Dat de regering onder leiding van Tsipras daar niet toe over ging is een gevolg van haar strategie die er op gericht was de Europese leiders van hun goede wil en redelijkheid te overtuigen.
Behalve het annuleren of opschorten van de betaling van de schuld had de regering ook over kunnen gaan tot het volledig onder haar controle plaatsen van de belangrijkste Griekse banken, waarvan ze de grootste aandeelhouder is. Zo had ze maatregelen kunnen nemen gericht op het veilig stellen van de spaartegoeden van de Griekse burgers en het aanpakken van de particuliere aandeelhouders van de banken en de kapitaalsvlucht.

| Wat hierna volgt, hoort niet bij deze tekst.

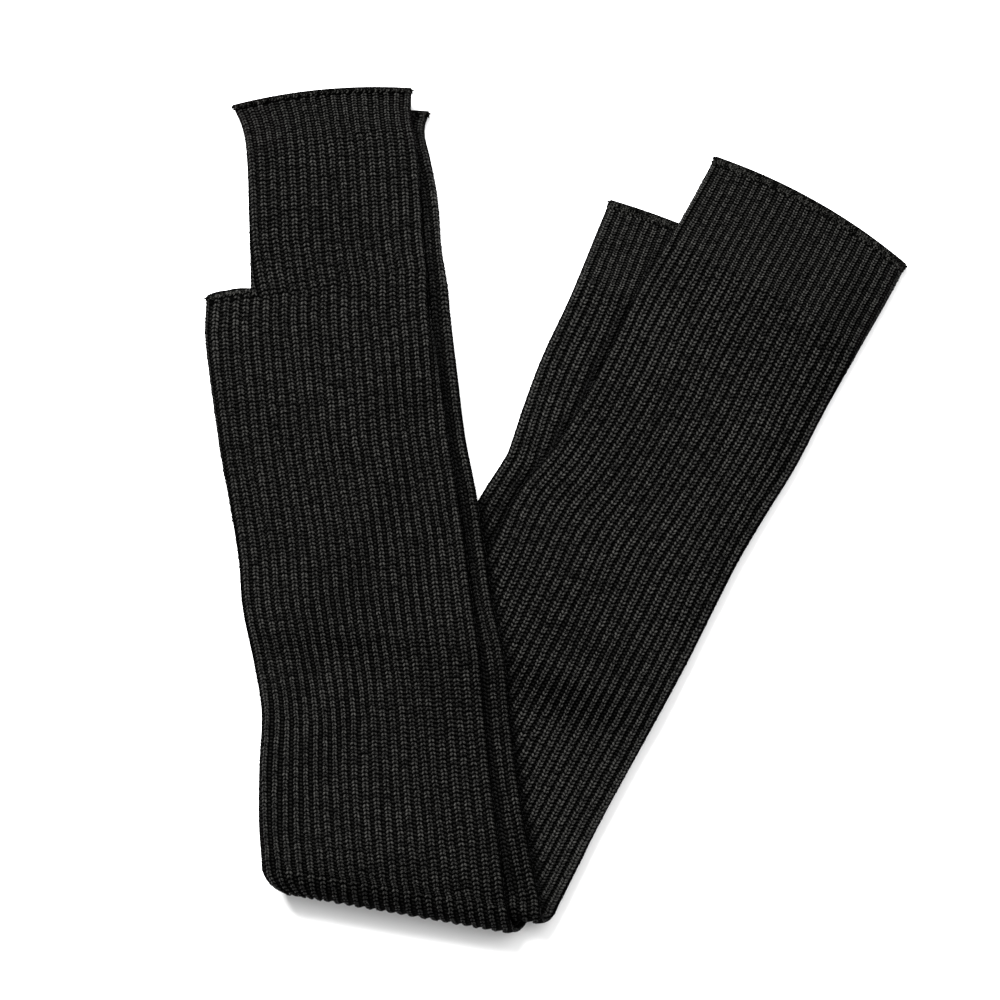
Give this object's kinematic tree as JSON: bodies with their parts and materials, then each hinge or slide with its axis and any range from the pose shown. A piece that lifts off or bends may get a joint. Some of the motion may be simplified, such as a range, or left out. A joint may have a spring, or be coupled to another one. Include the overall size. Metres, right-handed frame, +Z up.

Ze had ook de Centrale bank van Griekenland weer onder haar controle kunnen plaatsen en er voor kunnen zorgen dat die niet meer als belangenbehartiger van de private financiële sector functioneerde, maar in het belang van de Griekse bevolking en de omvangrijke sector van kleine ondernemers. Ze had een belastinghervorming door kunnen voeren waarbij de belasting op lage inkomens en basisgoederen verminderd werd en de belastingdruk voor de hoge inkomens en luxe goederen aanzienlijk werd verhoogd. Ze had over kunnen gaan tot de invoering van elektronische parallelle munt voor intern gebruik waardoor de behoefte aan euro’s zou verminderen, ze had allerlei sociale en ecologische projecten kunnen stimuleren enz. enz.
Bij al die maatregelen was een actieve inschakeling van de bevolking en sociale organisaties noodzakelijk geweest. Dat had ook in de praktijk duidelijk gemaakt dat het niet ging om een strijd van de regering tegen de EU, maar van de hele bevolking, tegen de Griekse heersende klasse en haar Europese beschermers en bondgenoten. Een dergelijke strategie van confrontatie met de Griekse heersende klasse en de Europese machten had natuurlijk tot een heftige reactie geleid. Maar de uitslag van het referendum maakt duidelijk dat een ruime meerderheid van de Grieken bereid was een dergelijke strijd aan te gaan.
Een dergelijke strategie had van de Griekse bevolking ook grote offers en een grote strijdbaarheid gevraagd. Maar het was voor de Griekse bevolking veel duidelijker geweest waar de strijd om ging en wat het perspectief ervan was. Er is een groot verschil tussen opofferingen met het perspectief van bevrijding en een nieuwe toekomst, en opofferingen zonder enig vooruitzicht, behalve tientallen jaren schandelijke kolonisatie door het EU-bewind.
Ook in de ogen van een groot deel van de bevolking in de rest van de EU had deze strijd duidelijk kunnen maken wat het werkelijke karakter van de EU is, en voor welke belangen de Europese leiders staan. Daarmee had het een belangrijke stimulans kunnen betekenen voor de strijd tegen de Europese bezuinigingspolitiek in heel Europa en daarmee voor de strijdbare solidariteit met de Grieken.
In de opbouw van een pan-Europese beweging tegen de EU-politiek kunnen we niet volstaan met de stelling dat er geen alternatief was voor de door de Syriza regering gekozen strategie. We zullen in ieder geval de discussie daarover serieus moeten voeren.